Ironically, Ben & Jerry’s critics ended up being the ones calling for a boycott. The Israeli economic minister posted a video of herself throwing out a tub of the American ice cream. Former prime minister Benjamin Netanyahu also jumped into the fray, tweeting that he would be avoiding Ben & Jerry’s in the future. In the United States, Sen. James Lankford (R-Okla.) even urged his state’s government to “immediately block the sale” of Ben & Jerry’s flavors to Oklahomans.

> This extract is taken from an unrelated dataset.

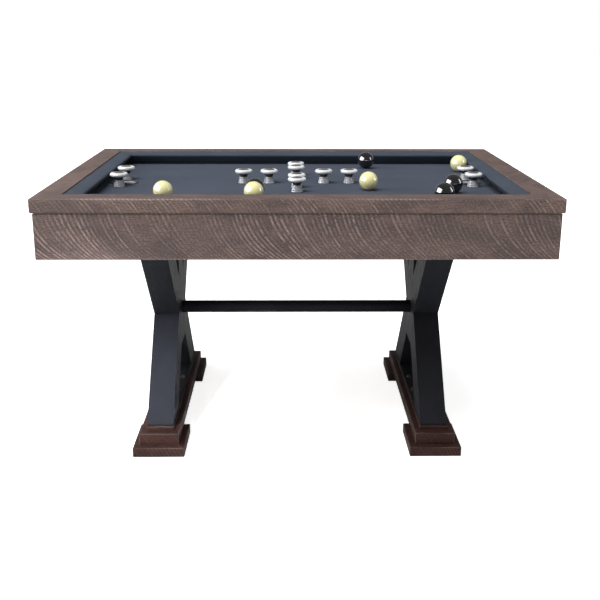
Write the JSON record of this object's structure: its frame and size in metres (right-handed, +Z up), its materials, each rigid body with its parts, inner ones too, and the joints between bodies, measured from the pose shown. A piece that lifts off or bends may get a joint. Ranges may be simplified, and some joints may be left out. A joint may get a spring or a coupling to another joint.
{
  "type": "bumper pool table",
  "caption": "Rectangular bumper pool table with a mitred saw-marked wood frame, slate-grey cloth, ringed bumpers, loose balls and steel X trestles on stepped wooden feet.",
  "frame": {"origin": "on the floor under the middle of the table", "axes": "+X along the table's length, -Y to its front, +Z up"},
  "size_m": [1.422, 1.067, 0.8245],
  "materials": {
    "rail_wood": "satin saw-marked dark brown stain",
    "apron_wood": "satin saw-marked dark brown stain",
    "foot_wood": "satin saw-marked dark brown stain",
    "carcass_wood": "plain unfinished",
    "bed_board": "plain board",
    "bed_cloth": "worsted slate-grey cloth",
    "cushion_cloth": "worsted slate-grey cloth",
    "cushion_rubber": "moulded",
    "bumper_ring": "smooth white",
    "bumper_base": "ribbed satin grey",
    "bumper_head": "black",
    "pocket_liner": "satin black rim, pale inside",
    "tray_plastic": "moulded black",
    "trestle_steel": "satin black powder coat",
    "zinc_steel": "zinc plated",
    "black_bolt": "black oxide",
    "yellow_phenolic": "polished",
    "black_phenolic": "polished"
  },
  "bodies": {
    "table": {"apron_back": "apron_wood", "apron_front": "apron_wood", "apron_left": "apron_wood", "apron_right": "apron_wood", "ball_tray_left": "tray_plastic", "ball_tray_right": "tray_plastic", "bed_board": "bed_board", "bed_cleats": "carcass_wood", "bed_cloth": "bed_cloth", "bumper_bases": "bumper_base", "bumper_caps": "bumper_head", "bumper_heads": "bumper_head", "bumper_rings": "bumper_ring", "bumper_studs": "zinc_steel", "corner_blocks": "carcass_wood", "cross_beams": "carcass_wood", "cushion_cloth": "cushion_cloth", "cushion_rubber_back": "cushion_rubber", "cushion_rubber_front": "cushion_rubber", "cushion_rubber_left": "cushion_rubber", "cushion_rubber_right": "cushion_rubber", "foot_beam_left": "foot_wood", "foot_beam_right": "foot_wood", "foot_bolts": "black_bolt", "foot_collars": "foot_wood", "foot_pads": "foot_wood", "foot_plates": "trestle_steel", "left_lower_front_arm": "trestle_steel", "left_lower_rear_arm": "trestle_steel", "left_post": "trestle_steel", "left_upper_front_arm": "trestle_steel", "left_upper_rear_arm": "trestle_steel", "pocket_liners": "pocket_liner", "rail_back": "rail_wood", "rail_bolts": "zinc_steel", "rail_front": "rail_wood", "rail_left": "rail_wood", "rail_right": "rail_wood", "right_lower_front_arm": "trestle_steel", "right_lower_rear_arm": "trestle_steel", "right_post": "trestle_steel", "right_upper_front_arm": "trestle_steel", "right_upper_rear_arm": "trestle_steel", "stretcher_bolts": "black_bolt", "stretcher_plugs": "trestle_steel", "stretcher_tube": "trestle_steel", "top_plates": "trestle_steel", "tray_screws": "zinc_steel", "trestle_bolts": "black_bolt"},
    "black_ball_1": {"black_ball_1": "black_phenolic"},
    "black_ball_2": {"black_ball_2": "black_phenolic"},
    "black_ball_3": {"black_ball_3": "black_phenolic"},
    "black_ball_4": {"black_ball_4": "black_phenolic"},
    "black_ball_5": {"black_ball_5": "black_phenolic"},
    "yellow_ball_1": {"yellow_ball_1": "yellow_phenolic"},
    "yellow_ball_2": {"yellow_ball_2": "yellow_phenolic"},
    "yellow_ball_3": {"yellow_ball_3": "yellow_phenolic"},
    "yellow_ball_4": {"yellow_ball_4": "yellow_phenolic"},
    "yellow_ball_5": {"yellow_ball_5": "yellow_phenolic"}
  },
  "joints": [
    {"name": "black_ball_1_roll", "type": "slide", "parent": "table", "child": "black_ball_1", "axis": [1, 0, 0], "range_m": [-0.3, 0.2]},
    {"name": "black_ball_2_roll", "type": "slide", "parent": "table", "child": "black_ball_2", "axis": [0, 1, 0], "range_m": [0, 0.13]},
    {"name": "black_ball_3_roll", "type": "slide", "parent": "table", "child": "black_ball_3", "axis": [1, 0, 0], "range_m": [-0.2, 0.12]},
    {"name": "black_ball_4_roll", "type": "slide", "parent": "table", "child": "black_ball_4", "axis": [0, 1, 0], "range_m": [0, 0.12]},
    {"name": "black_ball_5_roll", "type": "slide", "parent": "table", "child": "black_ball_5", "axis": [-0.9986, 0, 0.0523], "range_m": [0, 0.115]},
    {"name": "yellow_ball_1_roll", "type": "slide", "parent": "table", "child": "yellow_ball_1", "axis": [1, 0, 0], "range_m": [-0.13, 0.11]},
    {"name": "yellow_ball_2_roll", "type": "slide", "parent": "table", "child": "yellow_ball_2", "axis": [1, 0, 0], "range_m": [-0.05, 0.24]},
    {"name": "yellow_ball_3_roll", "type": "slide", "parent": "table", "child": "yellow_ball_3", "axis": [1, 0, 0], "range_m": [0, 0.13]},
    {"name": "yellow_ball_4_roll", "type": "slide", "parent": "table", "child": "yellow_ball_4", "axis": [0, 1, 0], "range_m": [-0.07, 0.12]},
    {"name": "yellow_ball_5_roll", "type": "slide", "parent": "table", "child": "yellow_ball_5", "axis": [0.9986, 0, 0.0523], "range_m": [0, 0.115]}
  ]
}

The whole episode reveals a fundamental tension in Israel’s posture about its role in the Palestinian territories. On one hand, Israeli officials vehemently reject the charge that their government is perpetuating the crime of apartheid in the West Bank and East Jerusalem — where Palestinians are subordinate to Israeli security imperatives and denied the same political rights as their neighbors — by drawing a line between Israeli policies in the occupied territories and in Israel proper. Palestinians there are under the jurisdiction of the Palestinian Authority, a weak and unpopular institution that the Israelis claim is accountable for Palestinian grievances.
Yet when Ben & Jerry’s makes a business decision based on conditions specifically beyond the Green Line, it is read as an “anti-Israel” move writ large and even deemed antisemitic. This, some analysts argue, is untenable, and also illustrates the extent to which the Israeli establishment resists being held to account on the world stage.
“Ben & Jerry’s just did the same thing that Israel itself does, and even employed the exact same argument that Israel wields to fend off charges of apartheid — that there is a distinction between official Israeli territory inside the Green Line and disputed Israeli territory beyond the Green Line, and thus treating the territory and the people who live on it in different ways makes sense as a matter of policy,” wrote Michael Koplow of the Israel Policy Forum. “It is not credible to argue that the Green Line should exist when it is convenient and that it should be erased when it is convenient, and that it is outrageously anti-Israel, antisemitic, or even a form of terrorism to maintain the same distinction that Israel itself makes in all manner of ways.”
But that’s a line that many are peddling, including the top executive at the NSO Group. In an interview with right-wing daily Israel Hayom last week, NSO co-founder and CEO Shalev Hulio argued that the scrutiny of his company’s activities was part of a broader anti-Israel effort coordinated by foreign conspirators, be it “Qatar” or the BDS movement itself. “In the end it’s always the same entities,” he said. “I don’t want to sound cynical now, but there are those who don’t want [Israel] to import ice cream or export technologies.”
Speaking to my colleagues, Hulio said if the use of NSO’s technology in the alleged hacks was true, “it is something we will not stand as a company.” The Israeli government announced the appointment of a senior-level task force to investigate what happened with the Pegasus spyware, though it’s unclear whether its findings will lead to any real consequences. NSO has said it doesn’t operate the spyware licensed to clients and has “no insight” into their specific intelligence activities.
Free-speech and digital rights activists want to see a moratorium on the sale and transfer of spyware technology until a more transparent global regime to monitor these exports is in place. Israel’s booming tech sector could fall under particular scrutiny. “The country is home to NSO Group as well as other spyware companies, including Candiru, which Microsoft last week accused of selling tools to hack into Windows,” David Kaye and Marietje Schaake wrote in a Washington Post op-ed. “It is essential that Israel reins in its spyware sector and joins democratic nations in pushing back against the proliferation of technologies that operate like commercial intelligence services.”
To some advocates, it’s no coincidence that Israeli technology was deployed in countries with illiberal governments. “If Israel holds hundreds of Palestinians in administrative detention, without trial at all times, why would there be any outcry if new friends Saudi Arabia and Rwanda use an NSO system, born and bred in Israel, to incriminate opposition activists so they then rot in prison?” human rights lawyer Eitay Mack wrote in left-leaning Israeli daily Haaretz. (Some countries named in the investigation rejected allegations of the misuse of Pegasus spyware. Rwanda has denied use of the software, and Saudi Arabia has not responded with comment.)
“Israel excels in surveillance, because Israel does surveillance all day, every day, of Palestinians,” wrote Dahlia Scheindlin, a policy fellow at the Century Foundation. “The pioneers of cyber-technology are often graduates of military hi-tech surveillance units. NSO and the ice cream boycott are not strange bedfellows — they’re inseparable. Israel’s symbolic self-image as the earnest victim that can program its way out of politics is the real illusion.”